Une victoire d’Assad serait mauvaise pour Israël parce que cela signifierait également la victoire pour ses alliés que sont l'Iran et le Hezbollah. Pour Israël, l'Occident devrait mettre un terme à son inaction et envoyer des aides militaires aux rebelles. Ceci permettra aux responsables de la sécurité israélienne de décrire comme une sorte de troisième force, les rebelles sunnites moins extrêmes et les milices kurdes, les poussant par la même occasion à se lever contre les forces d’Assad ainsi que contre Daech.
Israël voit d’un mauvais œil la victoire d’Assad car elle permettrait de renforcer l'Iran dont la position se trouve nettement réconfortée depuis l'accord sur le nucléaire à Vienne signé en juillet dernier, la levée des sanctions et le réchauffement des relations entre Téhéran et l'Occident.
La prise du contrôle du sud de la Syrie par les forces d'Assad, en particulier les régions frontalières du Golan alors que ces régions sont à 90% sous contrôle des rebelles, serait une fois de plus l'opportunité de créer une ligne de contact directe avec le Hezbollah et les Gardiens de la Révolution iraniens sur le territoire syrien.
Même si les prévisions du renseignement ne sont pas unanimes, les responsables de la sécurité israéliens ont tendance à croire qu'il est trop tôt pour déclarer la victoire d’Assad.
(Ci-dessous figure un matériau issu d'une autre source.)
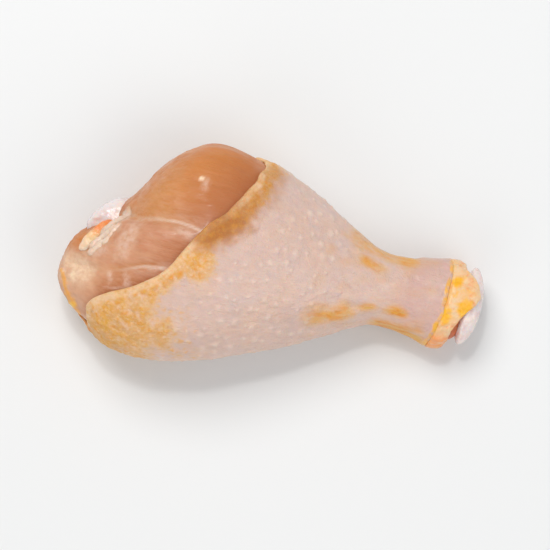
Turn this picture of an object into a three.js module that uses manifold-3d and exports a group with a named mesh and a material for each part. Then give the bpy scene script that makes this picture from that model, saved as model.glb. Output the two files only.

La principale conclusion est que le régime s’est stabilisé et la perspective de sa chute, tant que la Russie lui fournira son aide d’ampleur, s’éloigne considérablement.
L'Occident n'a toujours pas formulé une stratégie claire après l'intervention militaire russe en Syrie et s’est axé sur deux objectifs plutôt passifs - stopper la vague des réfugiés vers l'Europe et la prévention des attaques terroristes supplémentaires potentiels que pourraient commettre les groupes djihadistes sunnites dans les pays occidentaux.
Bien que des efforts américains contre Daech en Irak et la Syrie aient porté quelques fruits, Washington et l'Europe sont impuissants à contrer les avancées de l’armée assadiste. La position d'Israël est celle-ci : beaucoup de choses restent à faire en Syrie, mais une intervention plus directe est essentielle pour arrêter les progrès de Bachar al-Assad et le renforcement de la position de l'Iran.